— START MATERIAL PROVIDED —

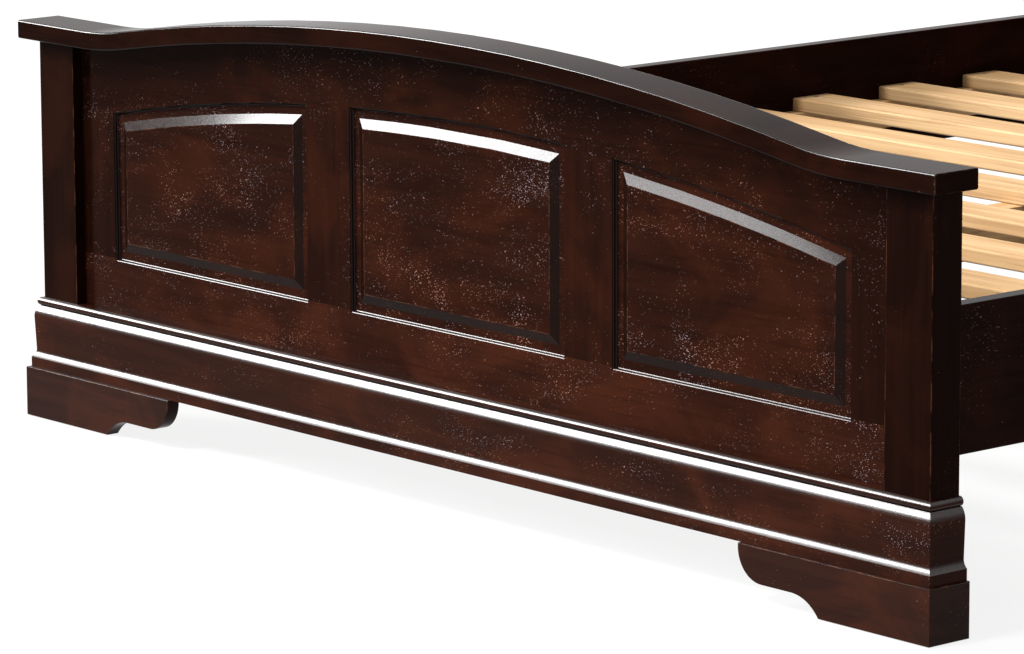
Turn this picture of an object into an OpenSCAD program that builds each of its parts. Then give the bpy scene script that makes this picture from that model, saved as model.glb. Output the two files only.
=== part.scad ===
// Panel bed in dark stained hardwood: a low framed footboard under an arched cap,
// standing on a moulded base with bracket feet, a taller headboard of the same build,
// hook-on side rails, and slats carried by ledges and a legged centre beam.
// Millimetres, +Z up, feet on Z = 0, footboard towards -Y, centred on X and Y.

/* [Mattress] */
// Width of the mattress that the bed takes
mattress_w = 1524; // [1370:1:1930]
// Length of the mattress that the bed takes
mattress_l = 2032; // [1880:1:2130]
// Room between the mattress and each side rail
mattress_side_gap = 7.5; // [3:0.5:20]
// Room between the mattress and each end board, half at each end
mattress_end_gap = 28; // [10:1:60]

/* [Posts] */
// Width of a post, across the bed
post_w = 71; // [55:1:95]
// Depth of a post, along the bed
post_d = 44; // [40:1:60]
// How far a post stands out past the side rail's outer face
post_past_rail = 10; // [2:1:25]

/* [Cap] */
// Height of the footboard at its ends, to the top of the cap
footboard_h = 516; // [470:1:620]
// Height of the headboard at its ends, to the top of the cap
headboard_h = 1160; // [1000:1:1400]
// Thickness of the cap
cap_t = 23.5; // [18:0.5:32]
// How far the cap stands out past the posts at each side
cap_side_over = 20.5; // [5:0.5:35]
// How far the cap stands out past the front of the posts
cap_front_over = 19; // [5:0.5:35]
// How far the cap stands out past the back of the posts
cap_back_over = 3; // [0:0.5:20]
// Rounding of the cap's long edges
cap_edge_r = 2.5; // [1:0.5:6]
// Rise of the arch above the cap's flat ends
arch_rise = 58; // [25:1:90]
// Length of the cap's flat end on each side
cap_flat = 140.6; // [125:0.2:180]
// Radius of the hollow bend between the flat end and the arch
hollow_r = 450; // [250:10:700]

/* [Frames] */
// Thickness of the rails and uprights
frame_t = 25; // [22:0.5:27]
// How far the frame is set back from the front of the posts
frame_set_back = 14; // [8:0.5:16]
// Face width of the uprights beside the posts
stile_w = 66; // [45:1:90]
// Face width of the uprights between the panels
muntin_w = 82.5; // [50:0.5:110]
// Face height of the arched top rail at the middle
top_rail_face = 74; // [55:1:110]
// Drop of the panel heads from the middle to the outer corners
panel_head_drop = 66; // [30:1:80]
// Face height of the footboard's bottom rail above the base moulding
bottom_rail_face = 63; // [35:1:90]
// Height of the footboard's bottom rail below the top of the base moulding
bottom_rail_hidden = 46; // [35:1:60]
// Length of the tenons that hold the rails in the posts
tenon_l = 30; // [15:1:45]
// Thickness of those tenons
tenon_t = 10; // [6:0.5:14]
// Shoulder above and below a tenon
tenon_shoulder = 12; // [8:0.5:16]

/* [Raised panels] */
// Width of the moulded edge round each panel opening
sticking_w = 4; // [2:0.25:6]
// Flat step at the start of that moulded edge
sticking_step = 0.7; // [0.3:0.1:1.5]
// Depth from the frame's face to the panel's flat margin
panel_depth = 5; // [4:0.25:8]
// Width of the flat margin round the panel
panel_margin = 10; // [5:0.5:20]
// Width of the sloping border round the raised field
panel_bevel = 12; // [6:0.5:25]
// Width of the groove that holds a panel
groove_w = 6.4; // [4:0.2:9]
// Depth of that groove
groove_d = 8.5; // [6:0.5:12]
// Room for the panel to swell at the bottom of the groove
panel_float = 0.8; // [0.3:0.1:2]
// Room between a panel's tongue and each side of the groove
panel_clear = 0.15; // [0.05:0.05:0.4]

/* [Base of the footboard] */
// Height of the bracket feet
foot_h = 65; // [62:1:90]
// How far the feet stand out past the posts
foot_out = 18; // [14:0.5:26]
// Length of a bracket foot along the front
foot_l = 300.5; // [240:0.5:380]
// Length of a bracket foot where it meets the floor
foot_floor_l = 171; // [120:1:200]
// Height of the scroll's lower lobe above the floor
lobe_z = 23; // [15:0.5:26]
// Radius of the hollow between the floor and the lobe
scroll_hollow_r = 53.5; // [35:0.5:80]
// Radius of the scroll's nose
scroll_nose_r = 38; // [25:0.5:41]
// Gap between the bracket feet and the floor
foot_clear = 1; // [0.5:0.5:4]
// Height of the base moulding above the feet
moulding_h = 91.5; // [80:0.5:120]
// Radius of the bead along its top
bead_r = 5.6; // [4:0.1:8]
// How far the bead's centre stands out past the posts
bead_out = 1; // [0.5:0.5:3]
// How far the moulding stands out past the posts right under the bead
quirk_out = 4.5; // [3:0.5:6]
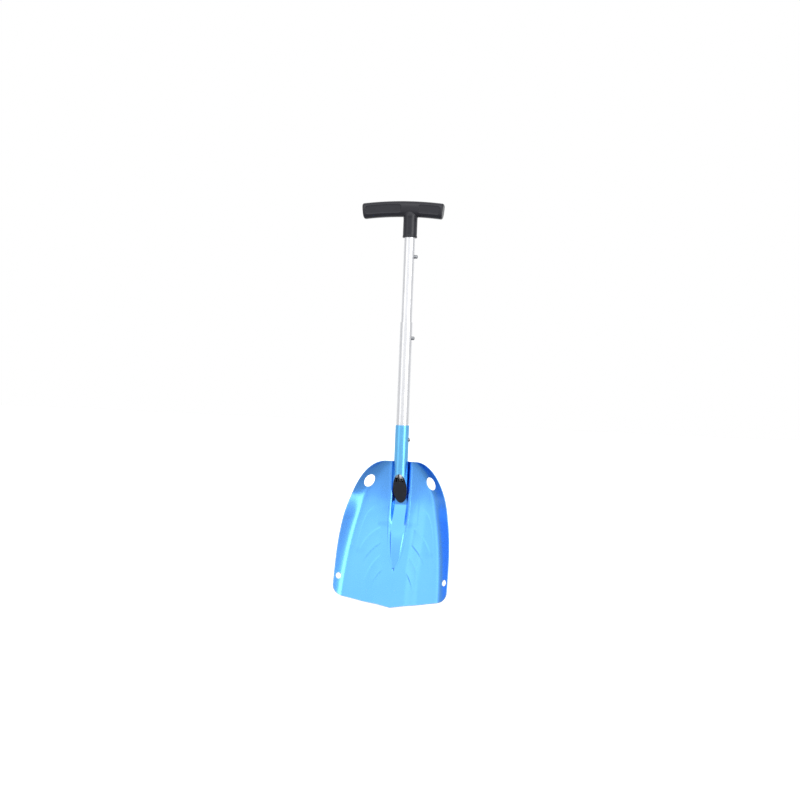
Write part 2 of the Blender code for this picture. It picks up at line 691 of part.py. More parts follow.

— END MATERIAL PROVIDED —

The records above should be returned exactly.

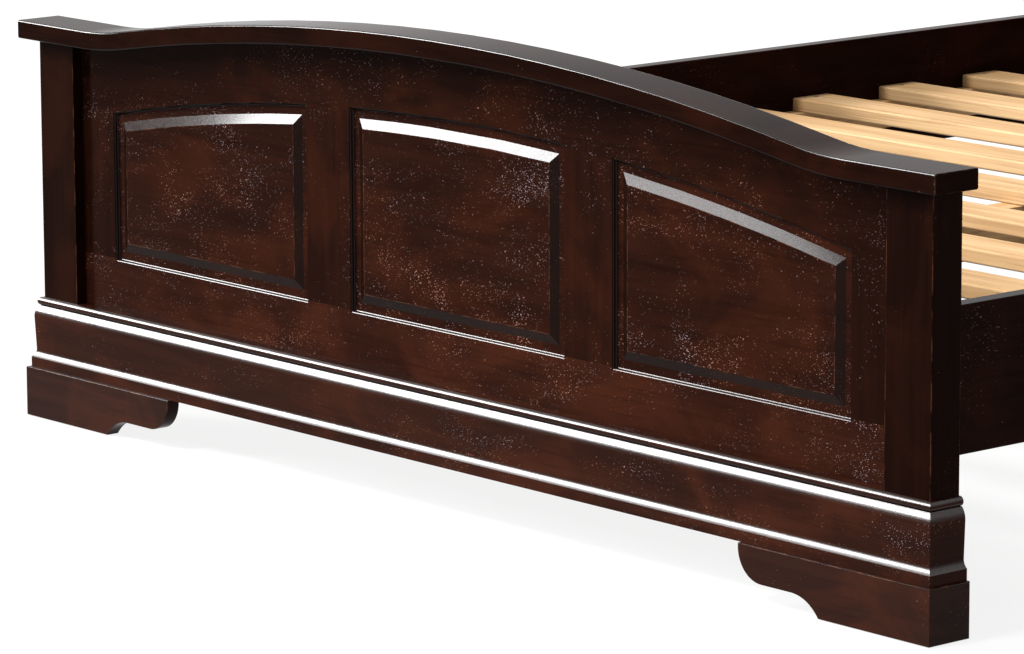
Turn this picture of an object into an OpenSCAD program that builds each of its parts. Then give the bpy scene script that makes this picture from that model, saved as model.glb. Output the two files only.
=== part.scad ===
// Panel bed in dark stained hardwood: a low framed footboard under an arched cap,
// standing on a moulded base with bracket feet, a taller headboard of the same build,
// hook-on side rails, and slats carried by ledges and a legged centre beam.
// Millimetres, +Z up, feet on Z = 0, footboard towards -Y, centred on X and Y.

/* [Mattress] */
// Width of the mattress that the bed takes
mattress_w = 1524; // [1370:1:1930]
// Length of the mattress that the bed takes
mattress_l = 2032; // [1880:1:2130]
// Room between the mattress and each side rail
mattress_side_gap = 7.5; // [3:0.5:20]
// Room between the mattress and each end board, half at each end
mattress_end_gap = 28; // [10:1:60]

/* [Posts] */
// Width of a post, across the bed
post_w = 71; // [55:1:95]
// Depth of a post, along the bed
post_d = 44; // [40:1:60]
// How far a post stands out past the side rail's outer face
post_past_rail = 10; // [2:1:25]

/* [Cap] */
// Height of the footboard at its ends, to the top of the cap
footboard_h = 516; // [470:1:620]
// Height of the headboard at its ends, to the top of the cap
headboard_h = 1160; // [1000:1:1400]
// Thickness of the cap
cap_t = 23.5; // [18:0.5:32]
// How far the cap stands out past the posts at each side
cap_side_over = 20.5; // [5:0.5:35]
// How far the cap stands out past the front of the posts
cap_front_over = 19; // [5:0.5:35]
// How far the cap stands out past the back of the posts
cap_back_over = 3; // [0:0.5:20]
// Rounding of the cap's long edges
cap_edge_r = 2.5; // [1:0.5:6]
// Rise of the arch above the cap's flat ends
arch_rise = 58; // [25:1:90]
// Length of the cap's flat end on each side
cap_flat = 140.6; // [125:0.2:180]
// Radius of the hollow bend between the flat end and the arch
hollow_r = 450; // [250:10:700]

/* [Frames] */
// Thickness of the rails and uprights
frame_t = 25; // [22:0.5:27]
// How far the frame is set back from the front of the posts
frame_set_back = 14; // [8:0.5:16]
// Face width of the uprights beside the posts
stile_w = 66; // [45:1:90]
// Face width of the uprights between the panels
muntin_w = 82.5; // [50:0.5:110]
// Face height of the arched top rail at the middle
top_rail_face = 74; // [55:1:110]
// Drop of the panel heads from the middle to the outer corners
panel_head_drop = 66; // [30:1:80]
// Face height of the footboard's bottom rail above the base moulding
bottom_rail_face = 63; // [35:1:90]
// Height of the footboard's bottom rail below the top of the base moulding
bottom_rail_hidden = 46; // [35:1:60]
// Length of the tenons that hold the rails in the posts
tenon_l = 30; // [15:1:45]
// Thickness of those tenons
tenon_t = 10; // [6:0.5:14]
// Shoulder above and below a tenon
tenon_shoulder = 12; // [8:0.5:16]

/* [Raised panels] */
// Width of the moulded edge round each panel opening
sticking_w = 4; // [2:0.25:6]
// Flat step at the start of that moulded edge
sticking_step = 0.7; // [0.3:0.1:1.5]
// Depth from the frame's face to the panel's flat margin
panel_depth = 5; // [4:0.25:8]
// Width of the flat margin round the panel
panel_margin = 10; // [5:0.5:20]
// Width of the sloping border round the raised field
panel_bevel = 12; // [6:0.5:25]
// Width of the groove that holds a panel
groove_w = 6.4; // [4:0.2:9]
// Depth of that groove
groove_d = 8.5; // [6:0.5:12]
// Room for the panel to swell at the bottom of the groove
panel_float = 0.8; // [0.3:0.1:2]
// Room between a panel's tongue and each side of the groove
panel_clear = 0.15; // [0.05:0.05:0.4]

/* [Base of the footboard] */
// Height of the bracket feet
foot_h = 65; // [62:1:90]
// How far the feet stand out past the posts
foot_out = 18; // [14:0.5:26]
// Length of a bracket foot along the front
foot_l = 300.5; // [240:0.5:380]
// Length of a bracket foot where it meets the floor
foot_floor_l = 171; // [120:1:200]
// Height of the scroll's lower lobe above the floor
lobe_z = 23; // [15:0.5:26]
// Radius of the hollow between the floor and the lobe
scroll_hollow_r = 53.5; // [35:0.5:80]
// Radius of the scroll's nose
scroll_nose_r = 38; // [25:0.5:41]
// Gap between the bracket feet and the floor
foot_clear = 1; // [0.5:0.5:4]
// Height of the base moulding above the feet
moulding_h = 91.5; // [80:0.5:120]
// Radius of the bead along its top
bead_r = 5.6; // [4:0.1:8]
// How far the bead's centre stands out past the posts
bead_out = 1; // [0.5:0.5:3]
// How far the moulding stands out past the posts right under the bead
quirk_out = 4.5; // [3:0.5:6]
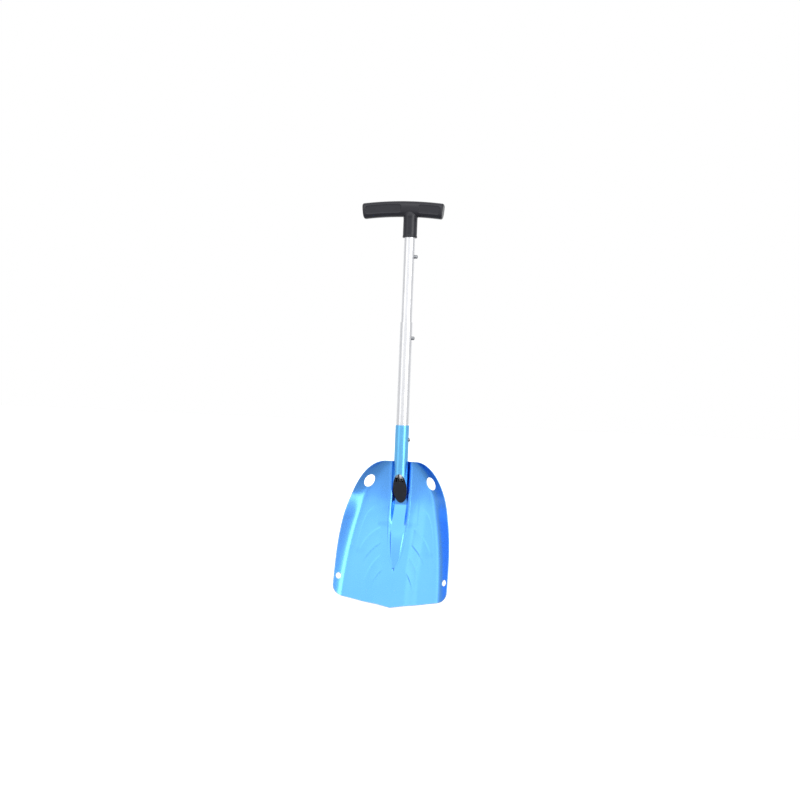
Write part 2 of the Blender code for this picture. It picks up at line 691 of part.py. More parts follow.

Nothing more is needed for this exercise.